“Working at home was just a catastrophe”
For all the excitement of striking out alone as a freelancer, startup founder or remote worker, many are soon hit by the fact that working alone for long periods is isolating and hard to manage. Enter: coworking spaces.
“Working at home was just a catastrophe,” says Maria Reiner, a freelance cultural project manager, who has a daughter at home to look after and has run Managerie, an eight-person coworking space in Graz for 18 months. “You need to separate work-life from home-life”.
For many, the relief of escaping the petty irritations of regular employment often evaporates into a yearning for a convivial and stimulating working environment. Working in isolation, otherwise organised and highly-motivated people may find their productive work time gradually sliding into the small hours, and their wakeup alarms moving comfortably into double figures.
A recognition of the widespread need for camaraderie and a break from home-life means many people decide to club together and share a single office. True coworkers, however, look for other benefits from such an arrangement, like chances to collaborate or exchange know-how.
Coworking arrangements often grow up organically among existing networks of self-employed friends, but there is also a new breed of professionally-managed off-the-peg coworking spaces in Austria, as in other places around the world.

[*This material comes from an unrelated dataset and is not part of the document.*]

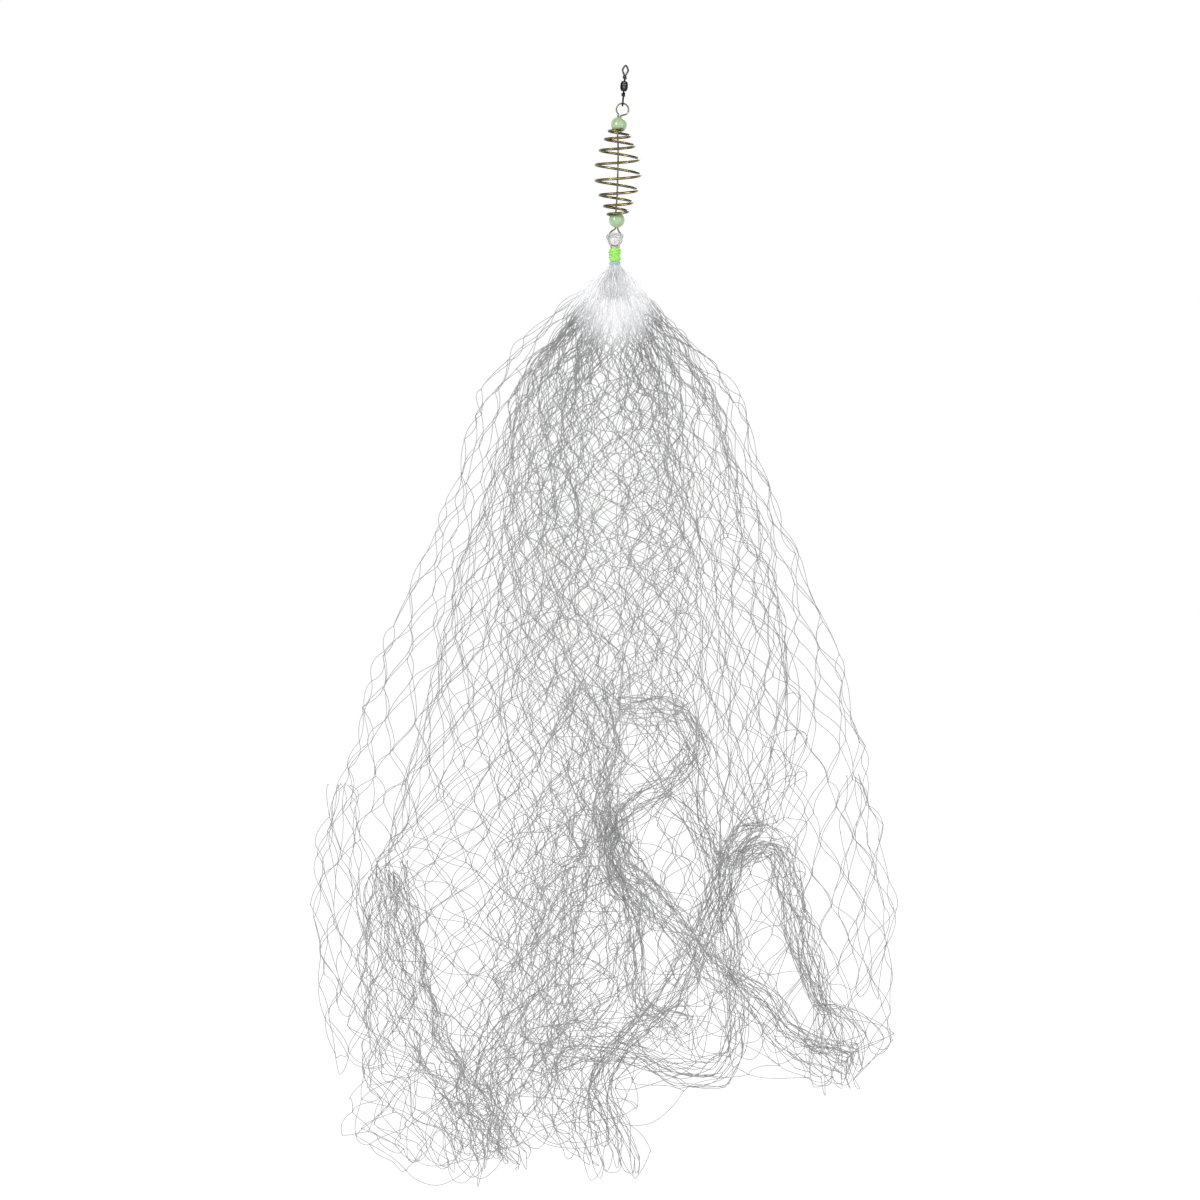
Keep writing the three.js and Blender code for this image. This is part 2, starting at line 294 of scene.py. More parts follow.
def arc(centre, radius, start, end, count):
    """[x, z] points on an arc, from start to end in degrees."""
    angle = np.radians(np.linspace(start, end, count))
    return np.stack([centre[0] + radius * np.cos(angle), centre[1] + radius * np.sin(angle)], 1)


def smooth_path(points, per_span=12):
    """A centripetal Catmull-Rom curve through points."""
    p = np.asarray(points, float)
    p = np.vstack([2 * p[0] - p[1], p, 2 * p[-1] - p[-2]])
    out = []
    for corners in zip(p[:-3], p[1:-2], p[2:-1], p[3:]):
        steps = [max(np.linalg.norm(b - a), 1e-6) ** 0.5 for a, b in zip(corners, corners[1:])]
        t0, t1, t2, t3 = np.concatenate([[0.0], np.cumsum(steps)])
        for t in np.linspace(t1, t2, per_span, endpoint=False):
            level = corners
            for spans in (((t0, t1), (t1, t2), (t2, t3)), ((t0, t2), (t1, t3)), ((t1, t2),)):
                level = [
                    a * (end - t) / (end - start) + b * (t - start) / (end - start)
                    for (start, end), a, b in zip(spans, level, level[1:])
                ]
            out.append(level[0])
    out.append(p[-2])
    return np.array(out)


def resample(path, count):
    """count points at equal distances along path."""
    path = np.asarray(path, float)
    run = np.concatenate([[0], np.cumsum(np.linalg.norm(np.diff(path, axis=0), axis=1))])
    wanted = np.linspace(0, run[-1], count)
    return np.stack([np.interp(wanted, run, path[:, i]) for i in range(3)], 1)


def flat(points):
    """[x, z] points as [x, 0, z]."""
    points = np.asarray(points, float)
    return np.stack([points[:, 0], np.zeros(len(points)), points[:, 1]], 1)


# ---- materials

class Nodes:
    """Short ways to add shader nodes to a tree and link them."""

    def __init__(self, tree):
        self.tree = tree

    def node(self, kind, **settings):
        made = self.tree.nodes.new(kind)
        for key, value in settings.items():
            setattr(made, key, value)
        return made

    def link(self, source, target):
        self.tree.links.new(source, target)

    def split(self, source):
        made = self.node("ShaderNodeSeparateXYZ")
        self.link(source, made.inputs["Vector"])
        return made.outputs

    def math(self, operation, *values):
        """A math node on sockets or plain numbers."""
        made = self.node("ShaderNodeMath", operation=operation)
        for socket, value in zip(made.inputs, values):
            if isinstance(value, (int, float)):
                socket.default_value = value
            else:
                self.link(value, socket)
        return made.outputs[0]

    def span(self, source, low, high, start=0.0, end=1.0, kind="LINEAR"):
        """The source's start to end mapped to low to high."""
        made = self.node("ShaderNodeMapRange", interpolation_type=kind)
        names = ("From Min", "From Max", "To Min", "To Max")
        for socket, value in zip(names, (start, end, low, high)):
            made.inputs[socket].default_value = value
        self.link(source, made.inputs["Value"])
        return made.outputs["Result"]

    def ramp(self, source, stops):
        made = self.node("ShaderNodeValToRGB")
        elements = made.color_ramp.elements
        while len(elements) < len(stops):
            elements.new(0.5)
        for element, (position, colour) in zip(elements, stops):
            element.position = position
            element.color = (*colour, 1)
        self.link(source, made.inputs["Fac"])
        return made.outputs["Color"]


class Paint(Nodes):
    """A material whose Principled shader is driven by noise in the object's own space."""

    def __init__(self, name, **plain):
        self.material = bpy.data.materials.new(name)
        self.material.use_nodes = True
        super().__init__(self.material.node_tree)
        self.shader = next(n for n in self.tree.nodes if n.type == "BSDF_PRINCIPLED")
        for socket, value in plain.items():
            self.shader.inputs[socket.replace("_", " ")].default_value = value
        self.place = self.node("ShaderNodeTexCoord").outputs["Object"]

    def feed(self, source, socket):
        self.link(source, self.shader.inputs[socket])

    def noise(self, scale, detail=4.0, stretch=(1, 1, 1)):
        mapping = self.node("ShaderNodeMapping")
        mapping.inputs["Scale"].default_value = stretch
        self.link(self.place, mapping.inputs["Vector"])
        made = self.node("ShaderNodeTexNoise")
        made.inputs["Scale"].default_value = scale
        made.inputs["Detail"].default_value = detail
        self.link(mapping.outputs["Vector"], made.inputs["Vector"])
        return made.outputs["Fac"]

    def colour(self, source, stops):
        self.feed(self.ramp(source, stops), "Base Color")

    def roughness(self, source, low, high):
        self.feed(self.span(source, low, high), "Roughness")

    def bump(self, source, height, strength=0.5):
        made = self.node("ShaderNodeBump")
        made.inputs["Distance"].default_value = height
        made.inputs["Strength"].default_value = strength
        self.link(source, made.inputs["Height"])
        self.feed(made.outputs["Normal"], "Normal")


def mottle_and_facing_shade(paint, axis, turned_away, scale, spread):
    """Noise in tone plus how far a surface turns along (or away from) an axis, which paints shade where it
    turns one way and a highlight where it turns the other.
    """
    normal = paint.split(paint.node("ShaderNodeTexCoord").outputs["Normal"])
    facing = paint.math("ABSOLUTE", normal[axis])
    if turned_away:
        facing = paint.math("SUBTRACT", 1.0, facing)
    # the facing term is painted shade and highlight; only the noise is the metal's own tone
    return paint.math("MULTIPLY_ADD", paint.noise(scale, 6), spread, facing)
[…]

“It is a bit like living together”
There are about a dozen such coworking spaces in Vienna, while most of Austria’s provincial capitals have each sprouted one or two. Added together the turnover of these coworking spaces must add up to a few tens of millions of euro, a figure which can only grow as the internet makes independent and distance working more common.
The social and business benefits expected by coworkers means it is not just about renting desk space as a raw commodity. Many coworking spaces try to ensure they provide an attractive, sociable environment shared by compatible people. Some organise events for networking and knowledge sharing.
Those renting out coworking spaces also sometimes need to be aware that less-positive dynamics can also come into play. Two coworkers might be in the same narrow field in which there is limited work, or in which sharing ideas or contacts too freely could mean a loss of business. Coworking space managers generally play it by ear.
“It is a bit like living together,” says Reiner. “It is important that coworkers have similar values,” she says. “People need to be reliable, it doesn’t matter if they are a bit chaotic,” says Rainer, who would particularly like to provide coworking spaces tailored to the needs of mothers.
But it is not just freelance mums who can find working at home a menace to mental health. “I tried working at home, but it is not possible with a child,” says Managerie coworker Stefan Zimmerman, a mobile application developer. “Coworking is the cheapest possibility.” Consideration for other coworkers is vital, Zimmerman says.
Co-operating rather than competing
Vienna has coworking spaces on a far larger scale. sektor5, for example, has 70 desk spaces. Co-founder Yves Schulz says the original idea when it opened in 2010 was to target designers and other “creatives”, but in the end the demand proved to be strongest from coders, particularly those who write PHP.
sektor5 does, as it originally intended, host some film-makers and designers. And it has also had its fair share of internet startups. Among the current crop are mySugr (see inventures.eu’s profile on co-founder Fredrik Debong here).
Schulz says there is no formal policy on who can take a space at sektor5. He says it is possible to tell within a few minutes who would fit into the community. It is very rare, he says, for coworkers to be in serious conflict or competition. “People tend to co-operate with each other rather than competing.”
Sektor5 has divided its offerings ito cater for different needs, the elements include: a ten-day ticket, the option to rent a conference room. All but eight of Sektor5’s desks are occupied, but Schulz says there are no immediate plans to expand. Instead he hopes toenrich the current offering by laying on networking events.
Not so much business as adding a social aspect to worklife
Architect Gottfried Prasenc does not have plans to do anything quite so pro-active for his coworkers at GAFT, perhaps the first coworking space in Graz’s bohemian Lend district, next door to Managerie. “The original idea was that people would work together on projects, but in reality there is usually only a couple of people working on a project at one time.”
For Prasenc renting out coworking space is not so much a business he hopes to make money from, but an affordable way to add a social aspect to his own freelance working life. At the same time renting an office larger than his own current needs means it would be easy to expand his own business if he ever needs to.
The Austrian coworking scene is a patchwork of old-school, organic coworking, like GAFT, and a new breed of offerings looking to professionalise the sector. Such variety can only be good news for the happiness, health and productivity of Austria’s rising numbers of remote workers, freelancers and entrepreneurs. Their office arrangements need to be as unique as they are.